De Graaf Automaterialen B.V.
Article 1: General
These general conditions apply to our offers, to all orders to us and to all agreements concluded with us. Deviations from these conditions are only valid if that is confirmed in writing by both parties. By placing an order the client also accepts these general conditions.
Article 2: Quotations and offers
2.1. All our offers and quotations are made without obligation. However until an agreement has come into effect we reserve the right to amend quotations and prices. If after acceptance the prices of our suppliers are increased we may increase our price accordingly.
2.2. Illustrations, descriptions, measurements and weights found in price quotations, price lists and brochures are not binding for us. Advice on our part relating to use of the goods supplied are without obligation and may not lead to liability for the (method of) use of the goods supplied.
2.3. Any purchase agreement comes into being on the suspensory condition that the client appears to be sufficiently creditworthy. We are always entitled to demand security from the client for prompt and full settlement of his obligations.
Article 3: Prices
3.1. All prices are in Euros and exclusive of VAT, unless otherwise indicated.
3.2. All freight, import and export duties, station and storage, guarding and customs clearance costs, taxes or other levies introduced or increased after the conclusion of the purchase agreement, as well as changes in exchange rates occurring later that are to our disadvantage, are for account of the purchaser. Packaging, where not included in the purchase price, is charged for at the cost price and not taken back by us.
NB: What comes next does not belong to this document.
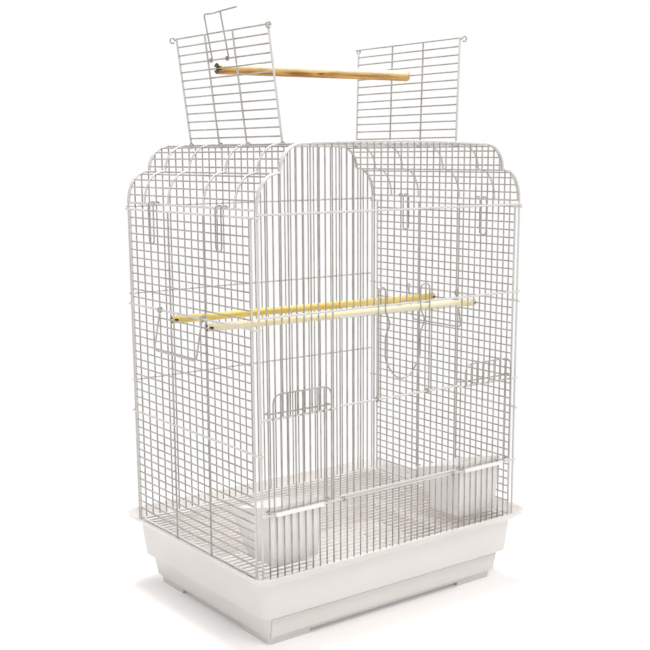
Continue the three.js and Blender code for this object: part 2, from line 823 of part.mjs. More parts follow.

Article 4: Delivery periods
4.1. The delivery times indicated by us are approximate. In case of any interim change in the order the delivery time is extended accordingly. Exceeding the delivery time does not create any right to change the payment terms, discounts or compensation, nor to withdrawal of the order.
4.2. In case of force majeure or unforeseen circumstances the execution of the order is suspended until after the end of this situation, unless within 90 days of the occurrence of such a situation we notify the purchaser in writing that we are cancelling the order. In that case we are not obliged to pay any (consequential) damages.
Article 5: Guarantees
We guarantee that the goods delivered by us are suitable for the purpose for which they are intended. The guarantee does however only include the resupply of faulty goods, on condition that it is established that this involves a manufacturing fault.
For faults resulting from improper handling, as well as for those cases for which the cause of the fault is not the result of a manufacturing fault, the guarantee lapses.
No guarantee is given on repairs and replaced parts become our property.
Article 6: Transport
Transport of the goods to be supplied by us is carried out for account of the purchaser. The goods to be supplied may be insured on request of the client, where the costs are for account of the client.
Article 7: Reservation of ownership
All goods supplied and to be supplied remain our property until the bills relating to the delivery of these goods have been settled. This reservation also applies where bills are still outstanding for goods supplied previously.
Article 8: Payability of receivables
In case of (an application for) suspension of payment or bankruptcy with respect to or from the client all receivables that we have are immediately payable without notice of default and we are no longer obliged to deliver orders placed.
Article 9: Complaints and claims
9.1. Complaints about goods supplied must be submitted to our office within eight days after delivery of the goods. Complaints which are submitted outside this period may not result in cancellation of the agreement or taking back of the goods supplied.
9.2. Any natural person (not acting in a business capacity) is entitled to cancel a purchase agreement and to demand the purchase price back, without giving a reason, within 8 working days after receipt. If the client wishes to make use of this right he must return the products at the same time and in the same condition in which they were received, at his own expense and risk.
Article 10: Payment and costs
10.1. Payment on delivery must be made for the actual delivery of the goods, without deduction of any discount. In all other agreed cases payment must be made within 8 days of the invoice date for natural persons and 30 days of the invoice date for company’s, only within the Netherlands. If a receivable is outstanding for more than 30 days a daily supplement must be paid on the outstanding amount of 1% of the capital sum, to be paid up to the day of full payment. In addition all costs that must be incurred to collect the receivable are for account of the client, including extrajudicial collection costs, which amount to at least 15% of the capital sum, all plus VAT.
10.2. Clients established outside the Netherlands must in all cases pay in full before delivery.
Article 11: Overhaul, deposit
Upon purchase deposit parts as an example Freon, drive shafts, starters and dynamos the client must be sent the same model as was purchased with free return and only supply those parts that are suitable for overhaul.
Article 12: Liability
We cannot be held liable for (consequential) damage due to the (wrong) use of goods supplied by us. Any statutory or other liability arising from manufacturing faults is limited to the amount reimbursed by the liability insurance we have taken out.
Article 13: Choice of law
Dutch law shall apply to all agreements concluded. All disputes arising from an agreement concluded shall be settled by the court in The Hague in Netherland.